When was the last time inauguration wasn't held at the Capitol?

Other than deaths or resignations, the tradition of holding the inauguration at the Capitol has been broken just one time in the last 200 years. This was during the inauguration of 1945. 

On January 20, 1945, Franklin D. Roosevelt, was sworn in to his fourth term at the White House, rather than the Capitol. 

"That was wartime," said Lichtman. "So it was seen as expedient at the White House."

The JCCIC noted the same on their online records:

"(He) had a simple Inaugural Ceremony at the White House; At the height of WWII, Franklin D. Roosevelt's fourth Inauguration was simple and austere with no fanfare or formal celebration following the event. There was no parade because of gas rationing and a lumber shortage."

Can you move the inauguration indoors?

Over American history, the exact location of the inauguration has moved around the building. In the early days of American history, these events were held in the Senate or House chambers. 

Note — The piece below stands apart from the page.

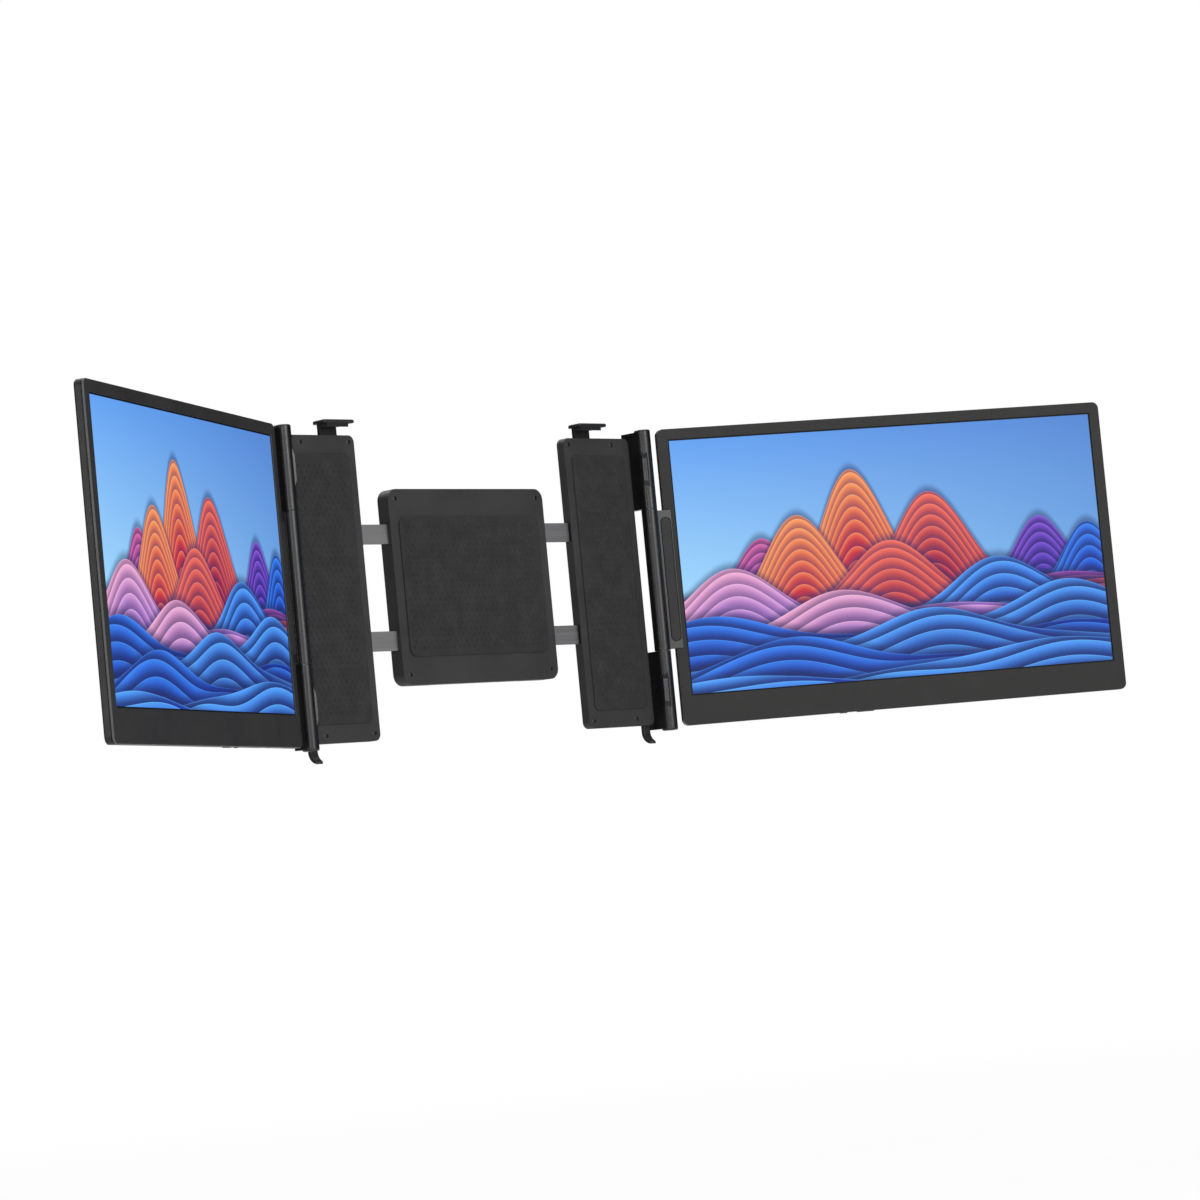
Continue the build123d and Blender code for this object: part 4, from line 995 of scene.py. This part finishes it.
def make_dark_walls():
    """Dark walls round the back and the left of the studio, which only reflections see."""
    bm = bmesh.new()
    bmesh.ops.create_circle(bm, segments=64, radius=wall_distance)
    bmesh.ops.delete(bm, geom=[v for v in bm.verts if open_side(v.co)], context="VERTS")
    made = bmesh.ops.extrude_edge_only(bm, edges=bm.edges[:])["geom"]
    rim = [item for item in made if isinstance(item, bmesh.types.BMVert)]
    bmesh.ops.translate(bm, verts=rim, vec=(0, 0, wall_height))
    bmesh.ops.translate(bm, verts=bm.verts, vec=(0, 0, wall_low))
    mesh = bpy.data.meshes.new("dark_walls")
    bm.to_mesh(mesh)
    bm.free()
    walls = bpy.data.objects.new("dark_walls", mesh)
    bpy.context.collection.objects.link(walls)
    for ray in ("camera", "diffuse", "shadow", "transmission"):
        setattr(walls, f"visible_{ray}", False)
    material = new_finish(
        "dark_walls",
        Base_Color=grey(0),
        Specular_IOR_Level=0.0,
        Emission_Color=grey(wall_glow),
        Emission_Strength=1.0,
    )[0]
    mesh.materials.append(material)


def make_floor():
    """Pale floor that fades into the white background, and can be looked through from below."""
    bm = bmesh.new()
    bmesh.ops.create_grid(bm, x_segments=1, y_segments=1, size=floor_half_size)
    bmesh.ops.translate(bm, verts=bm.verts, vec=(0, 0, floor_height))
    mesh = bpy.data.meshes.new("floor")
    bm.to_mesh(mesh)
    bm.free()
    floor = bpy.data.objects.new("floor", mesh)
    bpy.context.collection.objects.link(floor)
    material, tree, shader, place = new_finish("floor")
    tree.nodes.remove(shader)
    reach = add_node(tree, "VectorMath", {"operation": "LENGTH"})
    plug(tree, reach.inputs[0], place)
    white = between(tree, reach.outputs["Value"], *floor_fade, floor_near_white, 1.0)
    diffuse = add_node(tree, "BsdfDiffuse", Color=(0.85, 0.85, 0.85, 1))
    glow = add_node(tree, "Emission", Color=(1, 1, 1, 1))
    clear = add_node(tree, "BsdfTransparent")
    top = add_node(tree, "MixShader", Fac=calc(tree, "MULTIPLY", seen_directly(tree), white))
    both = add_node(tree, "MixShader", Fac=add_node(tree, "NewGeometry").outputs["Backfacing"])
    for socket, source in (
        (top.inputs[1], diffuse),
        (top.inputs[2], glow),
        (both.inputs[1], top),
        (both.inputs[2], clear),
        (tree.nodes["Material Output"].inputs["Surface"], both),
    ):
        tree.links.new(source.outputs[0], socket)
    mesh.materials.append(material)


make_camera()
make_world()
make_floor()
make_dark_walls()
for lamp in lamps:
    softbox(*lamp)
bpy.context.scene.view_settings.view_transform = "Standard"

  • On March 4, 1829, Andrew Jackson was sworn in on the East Portico of the U.S. Capitol, the first time this had been done. For many decades, this would become the norm for incoming presidents. 
  • On January 20, 1981, Ronald Reagan held his inauguration on the West Front of the U.S. Capitol, which was a first. For the most part, this new tradition has stuck, as every incoming president has held their inauguration there as well.

The inauguration of 1985 proved to be the sole exception. According to the JCCIC, this was the "coldest inauguration day on record, with a noon temperature of 7 degrees." 

For that reason, Reagan was privately sworn-in that day at the White House. The public inauguration was held the next day in the Capitol Rotunda to avoid the freezing temperatures. 

Lichtman said that there's no reason the 2021 inauguration could not be moved indoors, amid security threats. 

"Given that as recently as 1985 it was held indoors," he said. "I don't really see any problem with moving it indoors."